I thought it might be good to illustrate what it looks and sounds like on video. You can find the video at the bottom of this post.

Before you watch the video, please read this explanation. The video is not narrated; I wanted the helicopter sound to be heard. If you don’t read this, you won’t know what’s going on or why.

  1. At first the helicopter is at cool-down RPM (around 65%). I’d just come in from a flight and was getting ready to shut down when I decided to use my Flip camera to make the video.
  2. I wind up the RPM by twisting the throttle. Watch the tachometer in the upper right corner. Needles are matched for engine (E) and rotor (R) RPM.
  3. When RPM gets to about 80%, the R44’s electronic governor takes over and brings it up to 100-102% engine RPM (the green arc).
  4. I simulate a low rotor RPM situation to test the system. (The system is required to function for flight so I test before every flight.) This requires me to raise the collective about an inch and then slowly roll off the throttle to reduce RPM. You can hear the engine pitch change and see the needles start to droop.
  5. At 97% RPM, the warning system engages with an audible horn and a light. A pilot who misses this would have to be blind and deaf (and thus, would not be good as a pilot).
  6. In the test, I push the collective down to shut the horn off and let the governor roll the throttle back up. If the horn came on in flight, you’d use the low rotor RPM recovery procedure, as discussed in “Reacting to Low Rotor RPM,” to regain RPM before it dropped to the point where it was not recoverable and became catastrophic.

Here’s the video:

The system looks and works slightly differently on different helicopter models. But the basic operation and test is the same.

5 thoughts on “Low Rotor RPM Warning System, Illustrated

  1. Maria,

    One thing I’d like to point out (I’ve pointed it out to Robinson who ignored me much to my annoyance). The newer noise canceling headsets can do a pretty good job of canceling out the R22/R44 low RPM warning horn. I have a pair of Zulu (which I love). With the noise canceling on and soft music playing, the horn is totally non-audible (which is why I seldom play music when I’m flying). If you are looking away from the light you can easily miss the low RPM warning system. Of course, you should notice the difference in the 1P vibration of the helicopter, but low time people probably wouldn’t notice this.

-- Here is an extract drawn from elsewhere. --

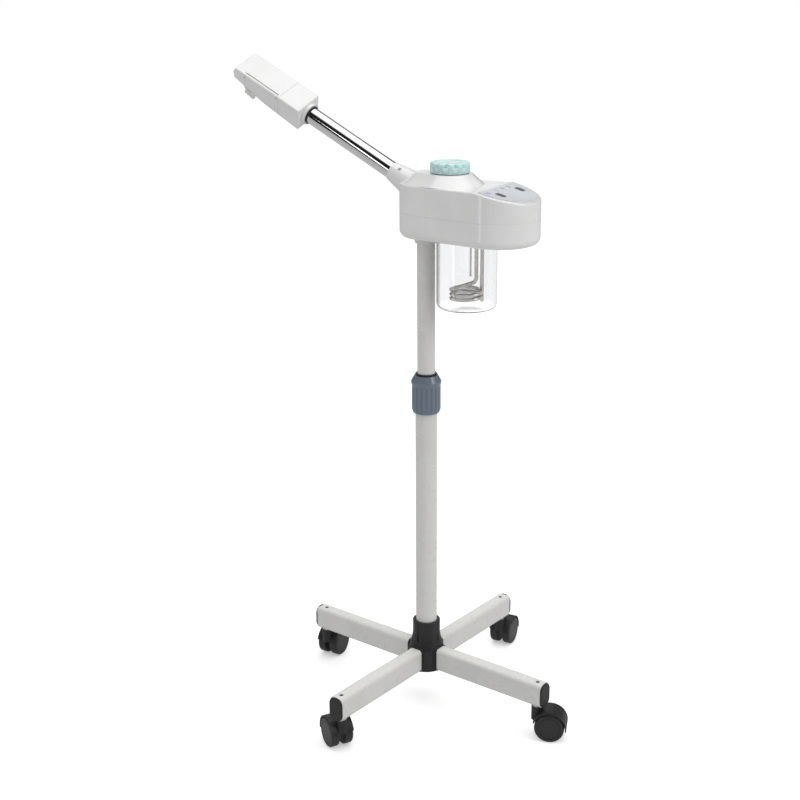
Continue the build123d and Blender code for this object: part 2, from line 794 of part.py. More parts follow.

Robinson really should run the audible warning into the audio panel as well, but they don’t seem interested in doing that. Perhaps after an accident…

  2. @Paul Cantrell
    Wow. If you can’t hear the low rotor RPM warning horn, then you probably can’t hear the engine, either. I wear Bose headsets and have no trouble hearing the horn (with or without music on). I also once heard the engine “skip a beat” — which nearly caused my heart to do the same. I would never wear headsets that blocked out vital engine sounds or the sound of warning horns.

    Maybe your warning horn volume is somehow misadjusted? You might want to look into that.

  3. Nope, ’cause it’s true in the half dozen Robbies I fly. Probably the Zulu are just more effective in that particular frequency than the Bose. Unfortunately they don’t work as well in a turbine helicopter so I usually end up using my old David Clarks in the Bell (and give up the convenience of the Bluetooth connected cell phone). On the ground of course. I would never use the cell phone in flight ;-)

  4. @Paul Cantrell
    Can you still hear the engine noise? Seriously: I wouldn’t want to wear anything that blocked out the sound of the engine. If you’d ever heard it hiccup as I have, you’d know why. That’s a sound I hope I never hear again.

  5. I agree that the warning horn should be going to the audio panel with its own volume control. After years of abusing my hearing, I’ve started wearing ear plugs with my helmet , and can’t hear much outside noise.

What do you think?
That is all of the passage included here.